**Your instructions**
Return the full listing exactly as it is written.
════════════════
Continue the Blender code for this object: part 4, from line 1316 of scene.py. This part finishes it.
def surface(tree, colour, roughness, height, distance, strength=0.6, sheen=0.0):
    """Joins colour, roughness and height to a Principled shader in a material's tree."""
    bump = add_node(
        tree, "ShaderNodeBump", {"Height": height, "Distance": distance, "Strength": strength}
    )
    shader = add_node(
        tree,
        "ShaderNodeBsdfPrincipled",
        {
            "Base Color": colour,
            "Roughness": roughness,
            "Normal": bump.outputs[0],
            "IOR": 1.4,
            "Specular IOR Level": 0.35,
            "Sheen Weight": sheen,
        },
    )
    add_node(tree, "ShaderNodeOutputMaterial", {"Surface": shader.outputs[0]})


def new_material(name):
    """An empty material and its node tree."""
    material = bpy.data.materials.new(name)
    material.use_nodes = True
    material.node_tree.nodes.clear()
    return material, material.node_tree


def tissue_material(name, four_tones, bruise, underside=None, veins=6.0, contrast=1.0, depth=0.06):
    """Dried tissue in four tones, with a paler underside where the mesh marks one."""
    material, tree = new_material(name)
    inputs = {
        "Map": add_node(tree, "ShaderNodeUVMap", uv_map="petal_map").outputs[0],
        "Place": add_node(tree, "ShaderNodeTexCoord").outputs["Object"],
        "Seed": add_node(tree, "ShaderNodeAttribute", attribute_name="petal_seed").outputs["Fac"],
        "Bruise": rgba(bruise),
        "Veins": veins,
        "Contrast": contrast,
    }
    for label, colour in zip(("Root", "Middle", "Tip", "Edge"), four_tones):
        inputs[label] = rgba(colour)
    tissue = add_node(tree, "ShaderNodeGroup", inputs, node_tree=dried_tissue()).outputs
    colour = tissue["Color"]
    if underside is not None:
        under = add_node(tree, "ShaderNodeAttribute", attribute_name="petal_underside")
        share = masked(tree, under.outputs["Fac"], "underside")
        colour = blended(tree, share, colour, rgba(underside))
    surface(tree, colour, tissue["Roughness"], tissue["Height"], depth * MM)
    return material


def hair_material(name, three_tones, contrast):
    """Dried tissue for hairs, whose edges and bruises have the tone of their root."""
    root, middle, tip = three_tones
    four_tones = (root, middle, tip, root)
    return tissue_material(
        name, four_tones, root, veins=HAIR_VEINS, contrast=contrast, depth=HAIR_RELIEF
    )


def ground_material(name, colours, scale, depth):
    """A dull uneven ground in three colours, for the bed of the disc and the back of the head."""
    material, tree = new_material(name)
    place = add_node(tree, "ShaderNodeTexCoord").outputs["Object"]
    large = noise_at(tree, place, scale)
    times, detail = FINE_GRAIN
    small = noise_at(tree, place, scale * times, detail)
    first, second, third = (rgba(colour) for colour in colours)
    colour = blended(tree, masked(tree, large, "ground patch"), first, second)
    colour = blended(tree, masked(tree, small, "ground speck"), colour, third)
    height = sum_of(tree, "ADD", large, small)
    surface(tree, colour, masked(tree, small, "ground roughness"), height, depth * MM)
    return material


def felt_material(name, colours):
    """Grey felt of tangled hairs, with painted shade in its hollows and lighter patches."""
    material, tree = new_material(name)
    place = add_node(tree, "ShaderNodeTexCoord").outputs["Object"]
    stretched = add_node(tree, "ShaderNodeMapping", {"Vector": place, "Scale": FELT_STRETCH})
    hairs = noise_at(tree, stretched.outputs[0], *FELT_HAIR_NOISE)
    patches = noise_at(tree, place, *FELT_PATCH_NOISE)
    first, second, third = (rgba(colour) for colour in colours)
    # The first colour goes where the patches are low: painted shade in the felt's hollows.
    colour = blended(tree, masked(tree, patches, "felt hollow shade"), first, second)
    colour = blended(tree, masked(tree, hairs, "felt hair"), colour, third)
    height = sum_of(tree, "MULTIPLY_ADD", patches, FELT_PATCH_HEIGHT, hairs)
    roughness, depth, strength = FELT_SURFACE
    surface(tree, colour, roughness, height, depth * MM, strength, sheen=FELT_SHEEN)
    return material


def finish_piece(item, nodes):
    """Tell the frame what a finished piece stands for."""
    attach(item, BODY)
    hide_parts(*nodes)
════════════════
**Reply**
Continue the Blender code for this object: part 4, from line 1316 of scene.py. This part finishes it.
def surface(tree, colour, roughness, height, distance, strength=0.6, sheen=0.0):
    """Joins colour, roughness and height to a Principled shader in a material's tree."""
    bump = add_node(
        tree, "ShaderNodeBump", {"Height": height, "Distance": distance, "Strength": strength}
    )
    shader = add_node(
        tree,
        "ShaderNodeBsdfPrincipled",
        {
            "Base Color": colour,
            "Roughness": roughness,
            "Normal": bump.outputs[0],
            "IOR": 1.4,
            "Specular IOR Level": 0.35,
            "Sheen Weight": sheen,
        },
    )
    add_node(tree, "ShaderNodeOutputMaterial", {"Surface": shader.outputs[0]})


def new_material(name):
    """An empty material and its node tree."""
    material = bpy.data.materials.new(name)
    material.use_nodes = True
    material.node_tree.nodes.clear()
    return material, material.node_tree


def tissue_material(name, four_tones, bruise, underside=None, veins=6.0, contrast=1.0, depth=0.06):
    """Dried tissue in four tones, with a paler underside where the mesh marks one."""
    material, tree = new_material(name)
    inputs = {
        "Map": add_node(tree, "ShaderNodeUVMap", uv_map="petal_map").outputs[0],
        "Place": add_node(tree, "ShaderNodeTexCoord").outputs["Object"],
        "Seed": add_node(tree, "ShaderNodeAttribute", attribute_name="petal_seed").outputs["Fac"],
        "Bruise": rgba(bruise),
        "Veins": veins,
        "Contrast": contrast,
    }
    for label, colour in zip(("Root", "Middle", "Tip", "Edge"), four_tones):
        inputs[label] = rgba(colour)
    tissue = add_node(tree, "ShaderNodeGroup", inputs, node_tree=dried_tissue()).outputs
    colour = tissue["Color"]
    if underside is not None:
        under = add_node(tree, "ShaderNodeAttribute", attribute_name="petal_underside")
        share = masked(tree, under.outputs["Fac"], "underside")
        colour = blended(tree, share, colour, rgba(underside))
    surface(tree, colour, tissue["Roughness"], tissue["Height"], depth * MM)
    return material


def hair_material(name, three_tones, contrast):
    """Dried tissue for hairs, whose edges and bruises have the tone of their root."""
    root, middle, tip = three_tones
    four_tones = (root, middle, tip, root)
    return tissue_material(
        name, four_tones, root, veins=HAIR_VEINS, contrast=contrast, depth=HAIR_RELIEF
    )


def ground_material(name, colours, scale, depth):
    """A dull uneven ground in three colours, for the bed of the disc and the back of the head."""
    material, tree = new_material(name)
    place = add_node(tree, "ShaderNodeTexCoord").outputs["Object"]
    large = noise_at(tree, place, scale)
    times, detail = FINE_GRAIN
    small = noise_at(tree, place, scale * times, detail)
    first, second, third = (rgba(colour) for colour in colours)
    colour = blended(tree, masked(tree, large, "ground patch"), first, second)
    colour = blended(tree, masked(tree, small, "ground speck"), colour, third)
    height = sum_of(tree, "ADD", large, small)
    surface(tree, colour, masked(tree, small, "ground roughness"), height, depth * MM)
    return material


def felt_material(name, colours):
    """Grey felt of tangled hairs, with painted shade in its hollows and lighter patches."""
    material, tree = new_material(name)
    place = add_node(tree, "ShaderNodeTexCoord").outputs["Object"]
    stretched = add_node(tree, "ShaderNodeMapping", {"Vector": place, "Scale": FELT_STRETCH})
    hairs = noise_at(tree, stretched.outputs[0], *FELT_HAIR_NOISE)
    patches = noise_at(tree, place, *FELT_PATCH_NOISE)
    first, second, third = (rgba(colour) for colour in colours)
    # The first colour goes where the patches are low: painted shade in the felt's hollows.
    colour = blended(tree, masked(tree, patches, "felt hollow shade"), first, second)
    colour = blended(tree, masked(tree, hairs, "felt hair"), colour, third)
    height = sum_of(tree, "MULTIPLY_ADD", patches, FELT_PATCH_HEIGHT, hairs)
    roughness, depth, strength = FELT_SURFACE
    surface(tree, colour, roughness, height, depth * MM, strength, sheen=FELT_SHEEN)
    return material


def finish_piece(item, nodes):
    """Tell the frame what a finished piece stands for."""
    attach(item, BODY)
    hide_parts(*nodes)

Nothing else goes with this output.